I stagger out into the parking lot with my overloaded reusable market bags and it starts to rain. Actually it's a downpour. Actually it's a fucking deluge. I slog through the rising floodwaters toward the ark of my car and it starts to hail. Pinballs of ice ricochet off my head and collect in the crevices of my overloaded market bags. I can't find my car in the blinding torrent and then my shin finds it for me.

"Fu-uck!" I holler. Then I holler again, louder. "FU-UCK!!"

I look around, embarrassed. At least I have the wherewithal to be embarrassed. I can't remember the last time I had any wherewithal. But it's zero visibility. I'm alone, abandoned, an island awash in a sea of indifference, being pummeled into oblivion by a random act of climate change.

Finally, inside my car, hail jackhammering overhead, my purchases melting like glaciers around me, I look in the rearview mirror and gasp audibly. My hair is plastered to my head like seaweed, my eyes are black holes of mascara, black streaks run down my cheeks like scars.

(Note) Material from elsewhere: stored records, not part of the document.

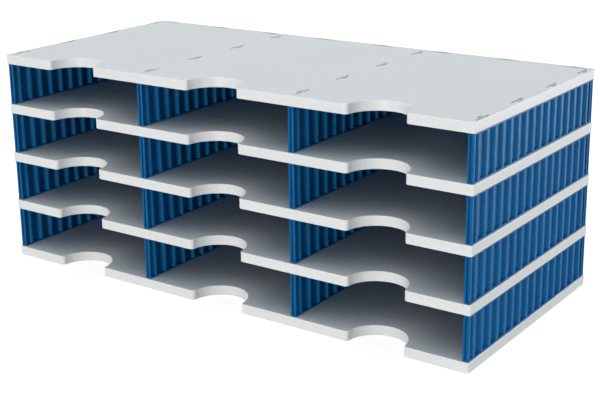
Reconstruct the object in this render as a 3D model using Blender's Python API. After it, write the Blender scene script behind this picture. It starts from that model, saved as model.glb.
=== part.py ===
# Desk sorter with three columns and four levels.
# Five moulded shelves are held apart by corrugated walls, whose tabs plug into slots in the shelves.
# Units are metres. X runs from left to right, Y from front to back and Z up.
# The origin is on the ground under the middle of the sorter.

import math

import bmesh
import bpy

# Layout
COLUMNS = 3
LEVELS = 4
BAY_WIDTH = 0.229             # clear between two walls, the width of a C4 envelope
BAY_HEIGHT = 0.057            # clear between two shelves
DEPTH = 0.331                 # of a shelf, front to back

# Shelf
SHELF_THICKNESS = 0.013
SKIN = 0.003                  # the flat top of a shelf
SKIRT = 0.0025                # its outer rim
RIB = 0.0025                  # stiffening ribs under the skin
BEAM_MARGIN = 0.0055          # solid plastic each side of a line of slots
CORNER_RADIUS = 0.002
CORNER_STEPS = 2

# Finger cut-out in the front edge of every bay
NOTCH_RADIUS = 0.0385
NOTCH_SETBACK = 0.0025        # of its centre behind the front edge
NOTCH_STEPS = 10
NOTCH_LIP_RADIUS = 0.005      # where it runs out into the front edge
NOTCH_LIP_STEPS = 2

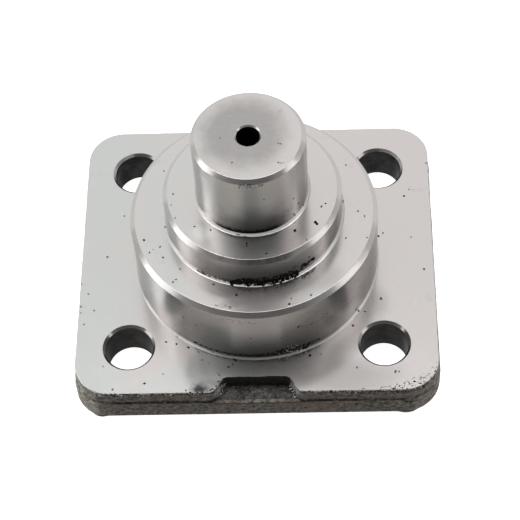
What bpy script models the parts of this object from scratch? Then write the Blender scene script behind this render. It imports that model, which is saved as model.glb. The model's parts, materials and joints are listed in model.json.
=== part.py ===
"""Flanged king pin: a forged steel flange with a stepped pin turned on it, in one piece."""
import math

import bmesh
import bpy
from mathutils import Vector

# Driving dimensions, in metres. The origin is under the middle of the flange's outline box.

# Bolt pattern, sized for M16 bolts
BOLT_SPACING_X = 0.093
BOLT_SPACING_Y = 0.079
BOLT_HOLE_DIAMETER = 0.0175
BOLT_HOLE_CHAMFER = 0.0009
BOLT_EDGE_DISTANCE = 0.0198

# Forged flange; its outline is measured at the parting line
FLANGE_THICKNESS = 0.0155
FLANGE_CORNER_RADIUS = 0.0135
FLANGE_DRAFT = math.radians(3.0)
PARTING_HEIGHT = 0.0078
UNDERSIDE_CHAMFER = 0.0008

# Pry slot in the front edge, cut from the top face down to the parting line
SLOT_DEPTH = 0.006
SLOT_FLOOR_WIDTH = 0.0255
SLOT_FLANK_RUN = 0.0032
SLOT_INNER_RADIUS = 0.0018
SLOT_MOUTH_RADIUS = 0.0035

# Forged lug on the rear edge
LUG_DEPTH = 0.006
LUG_TIP_WIDTH = 0.023
LUG_FLANK_RUN = 0.012
LUG_TIP_RADIUS = 0.004
LUG_ROOT_RADIUS = 0.004

# Turned steps, from the flange up; each height is the step's own
PILOT_DIAMETER = 0.090
PILOT_HEIGHT = 0.0287
PILOT_CHAMFER = 0.0016
SHOULDER_DIAMETER = 0.064
SHOULDER_HEIGHT = 0.0138
SHOULDER_CHAMFER = 0.0015
PIN_DIAMETER = 0.040
PIN_HEIGHT = 0.0308
PIN_CHAMFER = 0.0014
FOOT_FILLET = 0.001

# Grease passage, drilled right through on the pin's axis
GREASE_HOLE_DIAMETER = 0.0084
GREASE_HOLE_CHAMFER = 0.0005

# Worked out from the driving dimensions
FLANGE_WIDTH = BOLT_SPACING_X + 2 * BOLT_EDGE_DISTANCE
FLANGE_DEPTH = BOLT_SPACING_Y + 2 * BOLT_EDGE_DISTANCE
PIN_AXIS_Y = -LUG_DEPTH / 2
FRONT_Y = PIN_AXIS_Y - FLANGE_DEPTH / 2
REAR_Y = PIN_AXIS_Y + FLANGE_DEPTH / 2
PILOT_TOP = FLANGE_THICKNESS + PILOT_HEIGHT
SHOULDER_TOP = PILOT_TOP + SHOULDER_HEIGHT
PIN_TOP = SHOULDER_TOP + PIN_HEIGHT

# Modelling values: a cutter runs past the face that it opens, and the pilot's foot fillet ends
# a little under the flange's face, so that the two cross instead of touching
OVERRUN = 0.004
FILLET_DIP = 0.00004
TURNED_SEGMENTS = 96
HOLE_SEGMENTS = 40
CORNER_SEGMENTS = 10
FILLET_SEGMENTS = 4
SHARP_ANGLE = math.radians(30.0)


def clear_scene():
    for scene_object in list(bpy.data.objects):
        bpy.data.objects.remove(scene_object, do_unlink=True)


def steel_material():
    material = bpy.data.materials.new("machined_forged_steel")
    material.use_nodes = True
    shader = material.node_tree.nodes["Principled BSDF"]
    shader.inputs["Base Color"].default_value = (0.47, 0.46, 0.44, 1.0)
    shader.inputs["Roughness"].default_value = 0.38
    shader.inputs["Metallic"].default_value = 1.0
    return material


def new_object(name, mesh):
    scene_object = bpy.data.objects.new(name, mesh)
    bpy.context.scene.collection.objects.link(scene_object)
    return scene_object


def hide_helper(helper):
    helper.hide_render = True
    helper.display_type = "WIRE"
    return helper


def rounded_outline(corners):
    """A closed outline from (x, y, radius) corners; an arc rounds each that has a radius."""
    points = []
    count = len(corners)
    for index, (x, y, radius) in enumerate(corners):
        corner = Vector((x, y))
        if radius == 0:
            points.append(corner)
            continue
        before = (Vector(corners[index - 1][:2]) - corner).normalized()
        after = (Vector(corners[(index + 1) % count][:2]) - corner).normalized()
        half_angle = before.angle(after) / 2
        centre = corner + (before + after).normalized() * radius / math.sin(half_angle)
        start = corner + before * radius / math.tan(half_angle) - centre
        sweep = start.angle_signed(corner + after * radius / math.tan(half_angle) - centre)
        for step in range(CORNER_SEGMENTS + 1):
            turn = -sweep * step / CORNER_SEGMENTS
            arm = Vector((start.x * math.cos(turn) - start.y * math.sin(turn),
                          start.x * math.sin(turn) + start.y * math.cos(turn)))
            points.append(centre + arm)
    return points


def inset_outline(points, distance):
    """The same counterclockwise outline, moved inwards by a distance along its normals."""
    moved = []
    for index, point in enumerate(points):
        before = (point - points[index - 1]).normalized()
        after = (points[(index + 1) % len(points)] - point).normalized()
        normal = Vector((-(before.y + after.y), before.x + after.x)).normalized()
        inward_before = Vector((-before.y, before.x))
        moved.append(point + normal * distance / normal.dot(inward_before))
    return moved


def stacked_mesh(name, layers):
    """A closed mesh through outlines of equal point counts at rising heights."""
    shape = bmesh.new()
    rings = [[shape.verts.new((point.x, point.y, height)) for point in outline]
             for height, outline in layers]
    count = len(rings[0])
    for lower, upper in zip(rings, rings[1:]):
        for index in range(count):
            following = (index + 1) % count
            shape.faces.new((lower[index], lower[following], upper[following], upper[index]))
    shape.faces.new(reversed(rings[0]))
    shape.faces.new(rings[-1])
    mesh = bpy.data.meshes.new(name)
    shape.to_mesh(mesh)
    shape.free()
    return mesh


def turned_object(name, profile, segments, x=0.0, y=0.0):
    """A solid turned about a vertical axis from (radius, height) points, top to bottom."""
    mesh = bpy.data.meshes.new(name)
    edges = [(index, index + 1) for index in range(len(profile) - 1)]
    mesh.from_pydata([(radius, 0.0, height) for radius, height in profile], edges, [])
    turned = new_object(name, mesh)
    turned.location = (x, y, 0.0)
    screw = turned.modifiers.new("turning", "SCREW")
    screw.axis = "Z"
    screw.angle = 2 * math.pi
    screw.steps = segments
    screw.render_steps = segments
    screw.use_merge_vertices = True
    screw.merge_threshold = 0.000001
    return hide_helper(turned)


def foot_fillet(radius, floor):
    """Profile points of the fillet where a wall of this radius meets the floor below it."""
    centre_radius = radius + FOOT_FILLET
    centre_height = floor + FOOT_FILLET
    points = []
    for step in range(FILLET_SEGMENTS + 1):
        angle = math.pi + step / FILLET_SEGMENTS * math.pi / 2
        points.append((centre_radius + FOOT_FILLET * math.cos(angle),
                       centre_height + FOOT_FILLET * math.sin(angle)))
    return points


def step_profile(diameter, top, chamfer):
    """Profile points of a chamfered step's upper edge."""
    return [(diameter / 2 - chamfer, top), (diameter / 2, top - chamfer)]


def flange_outline():
    half_width = FLANGE_WIDTH / 2
    lug_tip = LUG_TIP_WIDTH / 2
    lug_root = lug_tip + LUG_FLANK_RUN
    return rounded_outline([
        (-half_width, FRONT_Y, FLANGE_CORNER_RADIUS),
        (half_width, FRONT_Y, FLANGE_CORNER_RADIUS),
        (half_width, REAR_Y, FLANGE_CORNER_RADIUS),
        (lug_root, REAR_Y, LUG_ROOT_RADIUS),
        (lug_tip, REAR_Y + LUG_DEPTH, LUG_TIP_RADIUS),
        (-lug_tip, REAR_Y + LUG_DEPTH, LUG_TIP_RADIUS),
        (-lug_root, REAR_Y, LUG_ROOT_RADIUS),
        (-half_width, REAR_Y, FLANGE_CORNER_RADIUS),
    ])


def flange():
    """The forging: drafted both ways from its parting line, with a chamfered lower edge."""
    outline = flange_outline()
    slope = math.tan(FLANGE_DRAFT)
    layers = [
        (0.0, inset_outline(outline, PARTING_HEIGHT * slope + UNDERSIDE_CHAMFER)),
        (UNDERSIDE_CHAMFER, inset_outline(outline, (PARTING_HEIGHT - UNDERSIDE_CHAMFER) * slope)),
        (PARTING_HEIGHT, outline),
        (FLANGE_THICKNESS, inset_outline(outline, (FLANGE_THICKNESS - PARTING_HEIGHT) * slope)),
    ]
    return new_object("king_pin", stacked_mesh("king_pin", layers))


def slot_cutter():
    """The pry slot: a trapezoid that widens and flares towards the front edge."""
    floor_half = SLOT_FLOOR_WIDTH / 2
    mouth_half = floor_half + SLOT_FLANK_RUN
    wide_half = mouth_half + SLOT_MOUTH_RADIUS * 2
    inner_y = FRONT_Y + SLOT_DEPTH
    outside_y = FRONT_Y - OVERRUN
    outline = rounded_outline([
        (-wide_half, outside_y, 0.0),
        (wide_half, outside_y, 0.0),
        (wide_half, FRONT_Y, 0.0),
        (mouth_half, FRONT_Y, SLOT_MOUTH_RADIUS),
        (floor_half, inner_y, SLOT_INNER_RADIUS),
        (-floor_half, inner_y, SLOT_INNER_RADIUS),
        (-mouth_half, FRONT_Y, SLOT_MOUTH_RADIUS),
        (-wide_half, FRONT_Y, 0.0),
    ])
    layers = [(PARTING_HEIGHT, outline), (FLANGE_THICKNESS + OVERRUN, outline)]
    return hide_helper(new_object("slot_cutter", stacked_mesh("slot_cutter", layers)))


def stepped_pin():
    """The turned steps, from the pin's end face down into the flange."""
    profile = [(0.0, PIN_TOP)]
    profile += step_profile(PIN_DIAMETER, PIN_TOP, PIN_CHAMFER)
    profile += foot_fillet(PIN_DIAMETER / 2, SHOULDER_TOP)
    profile += step_profile(SHOULDER_DIAMETER, SHOULDER_TOP, SHOULDER_CHAMFER)
    profile += foot_fillet(SHOULDER_DIAMETER / 2, PILOT_TOP)
    profile += step_profile(PILOT_DIAMETER, PILOT_TOP, PILOT_CHAMFER)
    profile += foot_fillet(PILOT_DIAMETER / 2, FLANGE_THICKNESS - FILLET_DIP)
    profile += [(PILOT_DIAMETER / 2 + FOOT_FILLET, PARTING_HEIGHT), (0.0, PARTING_HEIGHT)]
    return turned_object("stepped_pin", profile, TURNED_SEGMENTS, y=PIN_AXIS_Y)


def hole_cutter(name, diameter, chamfer, top, x, y):
    """A drill from the underside to the face at top, with a countersink at both rims."""
    radius = diameter / 2
    flare = radius + chamfer + OVERRUN
    profile = [
        (0.0, top + OVERRUN),
        (flare, top + OVERRUN),
        (radius, top - chamfer),
        (radius, chamfer),
        (flare, -OVERRUN),
        (0.0, -OVERRUN),
    ]
    return turned_object(name, profile, HOLE_SEGMENTS, x, y)


def bolt_hole_cutters():
    cutters = []
    for row, side_y in (("front", -1), ("rear", 1)):
        for column, side_x in (("left", -1), ("right", 1)):
            cutters.append(hole_cutter(
                f"bolt_hole_{row}_{column}", BOLT_HOLE_DIAMETER, BOLT_HOLE_CHAMFER,
                FLANGE_THICKNESS, side_x * BOLT_SPACING_X / 2,
                PIN_AXIS_Y + side_y * BOLT_SPACING_Y / 2))
    return cutters


def grease_cutter():
    return hole_cutter("grease_hole", GREASE_HOLE_DIAMETER, GREASE_HOLE_CHAMFER,
                       PIN_TOP, 0.0, PIN_AXIS_Y)


def combine(target, other, operation):
    boolean = target.modifiers.new(f"{operation.lower()}_{other.name}", "BOOLEAN")
    boolean.operation = operation
    boolean.object = other
    boolean.solver = "EXACT"


def finish_mesh(target):
    """Keeps the evaluated shape as the mesh, so that its shading is set on the final edges."""
    graph = bpy.context.evaluated_depsgraph_get()
    shaped = bpy.data.meshes.new_from_object(target.evaluated_get(graph))
    target.modifiers.clear()
    target.data = shaped
    shaped.name = target.name
    shaped.shade_smooth()
    shaped.set_sharp_from_angle(angle=SHARP_ANGLE)


def main():
    clear_scene()
    king_pin = flange()
    combine(king_pin, slot_cutter(), "DIFFERENCE")
    combine(king_pin, stepped_pin(), "UNION")
    for cutter in bolt_hole_cutters():
        combine(king_pin, cutter, "DIFFERENCE")
    combine(king_pin, grease_cutter(), "DIFFERENCE")
    finish_mesh(king_pin)
    king_pin.data.materials.clear()
    king_pin.data.materials.append(steel_material())


main()
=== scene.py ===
"""Flanged king pin: the turned and forged surfaces, the grime and pits, and the studio."""
import json
import math
import random

import bmesh
import bpy
from bpy.props import (
    FloatProperty,
    FloatVectorProperty,
    IntProperty,
    PointerProperty,
)
from mathutils import Matrix, Vector, noise
from mathutils.bvhtree import BVHTree


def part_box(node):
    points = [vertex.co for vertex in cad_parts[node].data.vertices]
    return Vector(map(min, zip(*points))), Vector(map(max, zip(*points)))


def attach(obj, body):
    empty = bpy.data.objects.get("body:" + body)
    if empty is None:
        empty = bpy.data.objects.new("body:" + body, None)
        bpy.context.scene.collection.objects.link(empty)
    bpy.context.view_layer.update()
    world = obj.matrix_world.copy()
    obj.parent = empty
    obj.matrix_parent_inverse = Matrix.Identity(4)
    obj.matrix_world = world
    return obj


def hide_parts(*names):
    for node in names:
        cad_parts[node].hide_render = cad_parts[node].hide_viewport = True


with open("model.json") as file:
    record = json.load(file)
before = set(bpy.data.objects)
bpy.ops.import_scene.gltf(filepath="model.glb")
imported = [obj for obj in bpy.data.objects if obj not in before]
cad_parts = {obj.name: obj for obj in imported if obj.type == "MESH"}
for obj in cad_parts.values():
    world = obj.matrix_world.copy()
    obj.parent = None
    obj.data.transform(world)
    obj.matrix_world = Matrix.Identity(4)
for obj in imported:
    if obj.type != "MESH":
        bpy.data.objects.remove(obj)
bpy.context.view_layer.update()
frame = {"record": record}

bl_info = {
    "name": "Flanged King Pin",
    "version": (1, 0, 0),
    "blender": (4, 5, 0),
    "location": "View3D > Sidebar > King Pin",
    "description": "Turned and forged surfaces, grime and studio of a flanged king pin",
    "category": "Object",
}

# The solid that the finished pin stands for
NODE = "king_pin"
BODY = "root"
LOW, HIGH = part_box(NODE)
FACES = {mount["name"]: Vector(mount["pos_m"]) for mount in frame["record"]["mounts"]}

# Heights of the machined faces and the pin's axis, as the solid has them
FLANGE_TOP = FACES["flange_face"].z
PILOT_TOP = FACES["pilot_face"].z
SHOULDER_TOP = FACES["shoulder_face"].z
PIN_TOP = FACES["pin_end"].z
AXIS_Y = FACES["pin_end"].y
HALF_WIDTH = HIGH.x
FRONT_Y = LOW.y
REAR_Y = 2 * AXIS_Y - FRONT_Y
LUG_TIP_Y = HIGH.y

# The photograph's frame and camera
PHOTO_SIZE = 520
CAMERA_LENS = 124.62
SENSOR_WIDTH = 36.0
CAMERA_EYE = Vector((0.02666, -0.38043, 0.57637))
CAMERA_AIM = Vector((0.00177, -0.01495, 0.03))
CAMERA_ROLL = math.radians(-4.317)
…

I look like a French hoodlum. And I don't even speak French!

There's nothing to do but wait it out. (Note to self: Keep emergency bottle of wine in glovebox from now on.) Now the windows are fogging up. By the time the storm is over, I've written "!PLEH" a dozen times on the glass. I wipe the windows with a handful of $99 toilet paper, look around at the aftermath, and start my engine.